The computer responds to being turned on by voice, wishing him “good morning” by name, confirming that it is still transmitting the message (reinforced by a Big Label in the content itself), and informing David that there has been “NO RESPONSE LOGGED.”

The content of the display is lovely. Lines of glowing yellow scaffolding define a cube, roughly a meter on a side. Within is a cacophony of anthropological, encyclopedic information as video and images, including…

  • Masterworks of art such as Da Vinci’s Vitruvian Man, and Lisa Gherardini, wife of Francesco del Giocondo (better known as the Mona Lisa).
  • Portrait of Abraham Lincoln
  • Chemical structures (I could not identify the exact chemicals)
  • Portrait of a young Beethoven
  • The periodic table of elements
  • Mathematical equations
  • A language frequency chart
  • The language-learning A.I. seen elsewhere in the film
  • Musical notation
  • Sonograms of fetuses in utero
  • Video of tribal makeup
  • Video of Noh theater in Japan
  • Video of a young prodigy playing violin in a field

These squares of translucent information are dispersed within the cube semi-randomly. Some display on a sagittal plane. Some on a coronal plane. (None on a transverse plane.) Though to an observer they are greatly overlapped, they do not seem to intersect. Some of these squares remain in place but most slide around along a y- or x-axis, a few even changing direction, in semi-random paths. Two are seen to rotate around their y-axis, and the periodic table is seen to divide into layered columns.

This display quickly imparts to the audience that the broadcast message is complex and rich, telling the vicious, vicious aliens all they need to know about humans prior to their potential contact. But looking at it from a real-world perspective, the shifting information only provides a sense of the things described, which could really work only if you already happened to have existing knowledge of the fundamentals, which the unknown aliens certainly do not have. A better way to build up a sense of understanding was seen in the movie Contact, where one begins with simple abstract concepts that build on one another to eventually form a coherent communication.

In contrast, this display is one of ADHD-like distraction and “sense” rather than one of communication and understanding. But there’s a clue that this isn’t meant to be the actual content at all. Looking closely at the VP, we see that that the language-learning module David uses is present. Look in the image below for the cyan rectangle in the left of the big yellow cube.

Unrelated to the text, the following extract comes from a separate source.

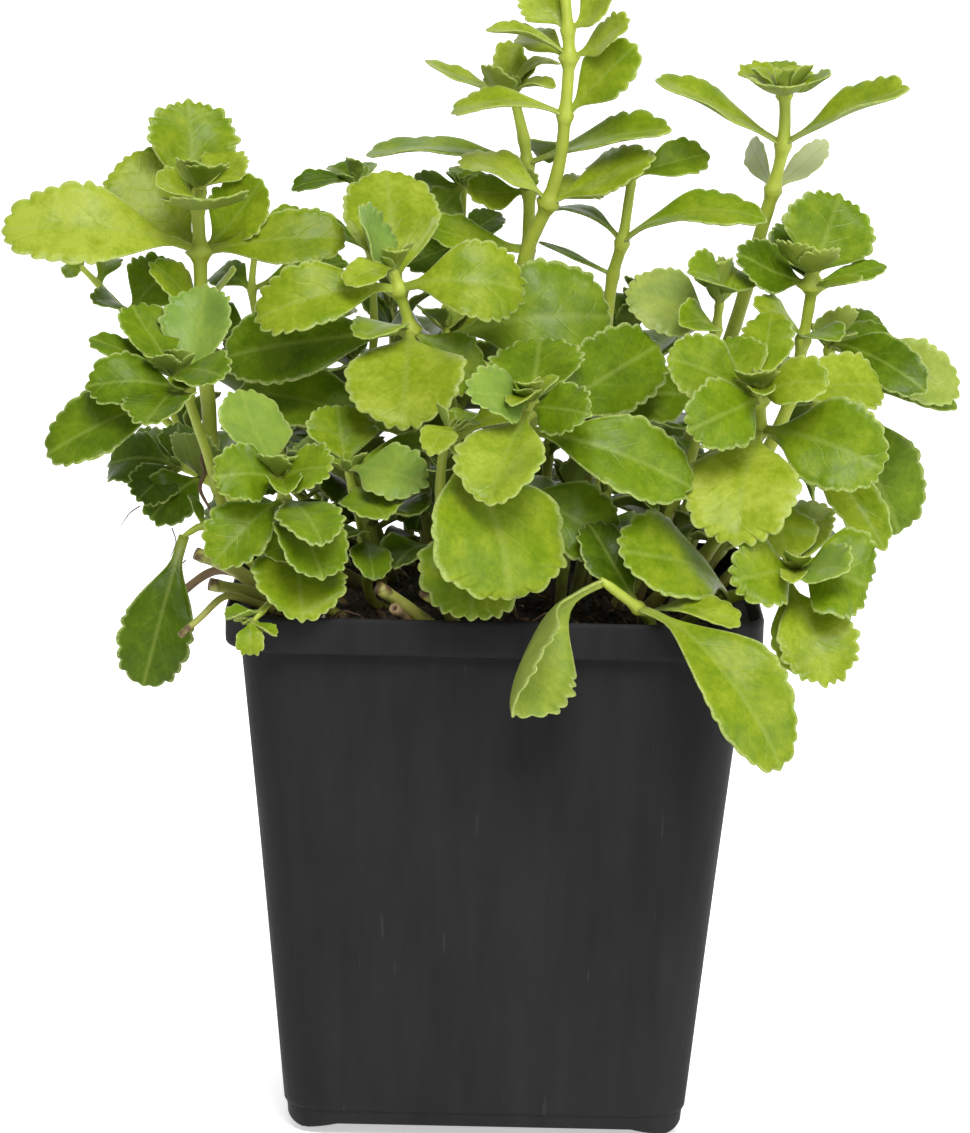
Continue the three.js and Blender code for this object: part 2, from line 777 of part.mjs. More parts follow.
// Drain holes through the raised floor around the foot: one in each corner and one on each side.
function drains() {
  const holes = [];
  const side = (FOOT_WIDTH + BODY_BASE_WIDTH) / 4;
  const corner = side - 1.6;
  for (let quarter = 0; quarter < 4; quarter++) {
    for (const [x, y] of [[side, 0], [corner, corner]]) {
      const hole = new THREE.CylinderGeometry(DRAIN_DIAMETER / 2, DRAIN_DIAMETER / 2, 5 * WALL, 8);
      hole.rotateX(Math.PI / 2).translate(x, y, FOOT_DEPTH + WALL / 2).rotateZ((quarter * Math.PI) / 2);
      holes.push(solid(hole));
    }
  }
  return holes;
}

// Top of the potting mix: heaped a little left of the middle, sunk in the back right corner, lumpy.
function soilTop(x, y) {
  const level = POT_HEIGHT - SOIL_BELOW_RIM;
  const mound = SOIL_MOUND * Math.exp(-((x + 10) ** 2 + (y + 16) ** 2) / 700);
  const hollow = SOIL_HOLLOW * Math.exp(-((x - 34) ** 2 + (y - 26) ** 2) / 420);
  const lumps = 0.5 * Math.sin(x * 0.55 + 1) * Math.cos(y * 0.48) + 0.3 * Math.sin(x * 1.1 - y * 0.9);
  return level + mound - hollow + lumps;
}

function makeSoil(sockets) {
  const floor = FOOT_DEPTH + WALL + CLEARANCE;
  const inset = WALL + CLEARANCE + 0.1;
  const footWidth = FOOT_WIDTH - 2 * inset;
  const edge = BODY_TOP_WIDTH - 2 * inset - 1.2;
  const rings = [
    squareRing(footWidth, FOOT_CORNER - inset, WALL + CLEARANCE),
    squareRing(footWidth, FOOT_CORNER - inset, floor),
    bodyRing(floor, inset + CREASE_STEP),
    squareRing(edge, RIM_CORNER - 1 - inset, POT_HEIGHT - SOIL_BELOW_RIM - SOIL_HOLLOW - 2),
    squareRing(edge, RIM_CORNER - 1 - inset, soilTop),
    squareRing(edge * 0.7, 8, soilTop),
    squareRing(edge * 0.35, 5, soilTop),
  ];
  return sockets.reduce((mix, socket) => mix.subtract(socket), solid(loft(rings)));
}

// A shoot as it is seen in the picture, with its places turned into points and its foot rooted.
function seenShoot({ name, foot, stem, thick, leaves = [] }) {
  const places = stem.map(at);
  return {
    name,
    thick,
    path: [...rooted(foot), ...places],
    leaves: leaves.map(([place, across, down, back, width, arch, roll, cup]) => {
      return { base: places[place], tip: at([across, down, back]), width, arch, roll, cup };
    }),
  };
}

function rooted([x, y]) {
  const top = soilTop(x, y);
  return [new THREE.Vector3(x, y, top - ROOT_DEPTH), new THREE.Vector3(x, y, top - ROOT_DEPTH / 3)];
}

// A shoot that the picture hardly shows: pairs of leaves, each a quarter turn on from the pair above
// it, longer and flatter the lower it stands. Its stem rises first and then leans out.
function regularShoot({ name, foot, head, turn, length }) {
  const start = rooted(foot)[1];
  const end = new THREE.Vector3(...head);
  const along = (share) => {
    const point = start.clone().lerp(end, share ** LEAN_LATE);
    return point.setZ(THREE.MathUtils.lerp(start.z, end.z, share ** RISE_EARLY));
  };
  const leaves = [];
  const path = [];
  for (let pair = 0; pair < PAIRS; pair++) {
    const base = along(1 - PAIR_SPACING * pair);
    path.unshift(base);
    const size = Math.min(1, 0.26 + 0.3 * pair);
    const lift = THREE.MathUtils.degToRad(Math.max(5, 75 - 20 * pair));
    for (const opposite of [0, Math.PI]) {
      const around = THREE.MathUtils.degToRad(turn + 90 * pair) + opposite;
      const reach = new THREE.Vector3(
        Math.cos(around) * Math.cos(lift),
        Math.sin(around) * Math.cos(lift),
        Math.sin(lift),
      ).multiplyScalar(length * size);
      const arch = 0.1 * length * size;
      const width = LEAF_WIDTH_SHARE * length * size;
      leaves.push({ base, tip: base.clone().add(reach), width, arch, roll: 0, cup: 0.25 });
    }
  }
  return { name, thick: REGULAR_STEM, path: [...rooted(foot), along(0.25), ...path], leaves };
}

// A stem is a tapering tube with a ring at each place it passes through. Grown by a clearance, it cuts
// room for itself.
function makeStem({ path, thick }, grow) {
  const curve = new THREE.CatmullRomCurve3(path, false, "centripetal");
  const last = path.length - 1;
  const rings = path.map((place, i) => {
    const along = curve.getTangent(i / last);
    const side = new THREE.Vector3(0, 1, 0).cross(along).normalize();
    const back = along.clone().cross(side);
    const centre = place.clone();
    if (i === 0) centre.addScaledVector(along, -grow);
    if (i === last) centre.addScaledVector(along, STEM_PAST_LEAVES + grow);
    const radius = (thick / 2) * (1 - STEM_TAPER * (i / last)) + grow;
    const ring = [];
    for (let k = 0; k < STEM_SIDES; k++) {
      const angle = (k / STEM_SIDES) * 2 * Math.PI;
      const point = centre.clone().addScaledVector(side, Math.cos(angle) * radius);
      ring.push(point.addScaledVector(back, Math.sin(angle) * radius));
    }
    return ring;
  });
  return solid(loft(rings));
}

// Shares of a leaf's length, and how far its width has grown there from the stalk's to the blade's.
const LEAF_OUTLINE = [
  [0, 0],
  [0.28, 0.08],
  [0.68, 1],
  [1, 0.6],
];
const SMALL_LEAF_OUTLINE = [
  [0, 0],
  [0.62, 1],
  [1, 0.55],
];
const SMALL_LEAF = 19;

function makeLeaf({ base, tip, width, arch, roll, cup }, grow) {
  const axis = tip.clone().sub(base).normalize();
  const start = base.clone().addScaledVector(axis, STALK_INSIDE);
  const face = new THREE.Vector3(0, 0, 1).addScaledVector(axis, -axis.z).normalize();
  face.applyAxisAngle(axis, THREE.MathUtils.degToRad(axis.x < 0 ? -roll : roll));
  const side = face.clone().cross(axis);
  const bend = start.clone().lerp(tip, 0.4).addScaledVector(face, 2 * arch);
  const rib = new THREE.QuadraticBezierCurve3(start, bend, tip);
  const outline = tip.distanceTo(base) < SMALL_LEAF ? SMALL_LEAF_OUTLINE : LEAF_OUTLINE;
  const last = outline.length - 1;
  const rings = outline.map(([share, spread], i) => {
    const centre = rib.getPoint(share);
    const along = rib.getTangent(share);
    const above = along.clone().cross(side).normalize();
    if (i === last) centre.addScaledVector(along, grow);
    if (i === 0) centre.addScaledVector(along, -grow);
    const half = THREE.MathUtils.lerp(Math.min(PETIOLE_WIDTH, width / 2), width, spread) / 2 + grow;
    const thick = LEAF_THICKNESS / 2 + grow;
    const rise = above.clone().multiplyScalar((cup * width * spread) / 2);
    return [
      centre.clone().addScaledVector(side, half).add(rise),
      centre.clone().addScaledVector(side, -half).add(rise),
      centre.clone().addScaledVector(above, -thick),
    ];
  });
  return solid(loft(rings));
}

function joined(bodies) {
  return wasm.Manifold.union(bodies);
}

// A leaf that would run into a neighbour stops short of it. One with no room at all is left out.
function roomyLeaf(leaf, neighbours) {
  return SHORTER.map((share) => {
    return { ...leaf, tip: leaf.base.clone().lerp(leaf.tip, share), width: leaf.width * Math.sqrt(share) };
  }).find((shorter) => makeLeaf(shorter, 0).intersect(neighbours).isEmpty());
}

// Stems keep clear of each other by their layout. A leaf gives way to every other shoot's stem and to
// the leaves of the shoots before its own.
function makeShoots(shoots) {
  const stems = shoots.map((shoot) => makeStem(shoot, 0));
  const stemRooms = shoots.map((shoot) => makeStem(shoot, CLEARANCE));
  let taken = [];
  return shoots.map((shoot, i) => {
    const neighbours = joined([...stemRooms.filter((_, k) => k !== i), ...taken]);
    const leaves = shoot.leaves.map((leaf) => roomyLeaf(leaf, neighbours)).filter(Boolean);
    taken = [...taken, ...leaves.map((leaf) => makeLeaf(leaf, CLEARANCE))];
    return joined([stems[i], ...leaves.map((leaf) => makeLeaf(leaf, 0))]);
  });
}

const finish = (color, roughness) => new THREE.MeshStandardMaterial({ color, roughness, metalness: 0 });
const potPlastic = finish(0x2f2e30, 0.55);
const pottingMix = finish(0x2c2018, 0.95);
const leafGreen = finish(0x7f9c34, 0.45);
const oldStem = finish(0x8a8a3c, 0.7);

const plant = new THREE.Group();
const growing = [...[...SHOOTS, ...STUBS].map(seenShoot), ...REGULAR_SHOOTS.map(regularShoot)];
const sockets = growing.map((shoot) => makeStem(shoot, CLEARANCE));
plant.add(named("pot", makePot(), potPlastic));
plant.add(named("potting_mix", makeSoil(sockets), pottingMix));
makeShoots(growing).forEach((body, i) => {
  plant.add(named(growing[i].name, body, growing[i].leaves.length > 0 ? leafGreen : oldStem));
});

export default plant;
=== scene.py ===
# Potted two-row stonecrop: a square nursery pot, its potting mix and the shoots that grow in it.
# Metres, +Z up. The origin is the centre of the pot's flat foot, and the pot's front faces -Y.
import math
import zlib

import bpy
import numpy as np
from mathutils import Matrix, Vector, noise


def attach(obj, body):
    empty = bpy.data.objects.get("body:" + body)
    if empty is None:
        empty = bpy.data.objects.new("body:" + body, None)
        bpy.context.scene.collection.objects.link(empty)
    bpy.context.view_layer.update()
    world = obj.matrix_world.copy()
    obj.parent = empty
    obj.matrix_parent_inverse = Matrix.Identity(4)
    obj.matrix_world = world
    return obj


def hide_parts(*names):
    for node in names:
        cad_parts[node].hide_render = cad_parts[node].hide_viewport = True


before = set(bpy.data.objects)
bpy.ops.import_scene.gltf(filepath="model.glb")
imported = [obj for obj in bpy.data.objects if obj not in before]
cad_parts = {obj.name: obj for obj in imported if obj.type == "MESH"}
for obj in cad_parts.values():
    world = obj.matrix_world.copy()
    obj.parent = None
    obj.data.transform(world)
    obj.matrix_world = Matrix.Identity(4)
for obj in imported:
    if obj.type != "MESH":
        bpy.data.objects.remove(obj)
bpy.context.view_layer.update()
MM = 0.001

# Pot. A square nursery pot of thin charcoal plastic, moulded in one with its rim band and its foot.
# It stands on the flat underside of the foot, and eight drain holes go through the floor around it.
RIM_WIDTH = 90
POT_HEIGHT = 91
BAND_BOTTOM = POT_HEIGHT - 6.2
BODY_TOP_WIDTH = 84.8
BODY_BASE_WIDTH = 67.8
WALL = 1
RIM_CORNER = 11
BASE_CORNER = 9
FOOT_WIDTH = 48
FOOT_DEPTH = 2
FOOT_CORNER = 6
CORNER_DROP = 1.4
CREASE = 4.4
CREASE_STEP = 0.4
DRAIN_RADIUS = 2.75
DRAIN_SIDES = 28
DRAIN_SPAN = (0.4, 4.4)
CORNER_DRAIN_SHIFT = 1.6
SHARP_ANGLE = 38
WALL_SPAN = (8, 82)
WALL_BULGE = 0.12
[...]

Since we know from seeing David use it elsewhere in the film that that module is interactive, and this VP display does not appear to be, we can infer that this is not the actual content being broadcast. This is more like cover art for an album, meant only to give a sense of the actual content to the humans on the “sender” side of the message. In this simple example of apologetics, we see that the complexity that worked for audiences would work equally well for users.

Later in the film we see David turn the display off. Though his hand is offscreen, the click we hear and his shoulder movement seem to indicate that uses the same knob with which he turned it on. After he does so, the display decays in layers common to the movie’s “yellow scaffold” VPs, as a hum slows to a halt.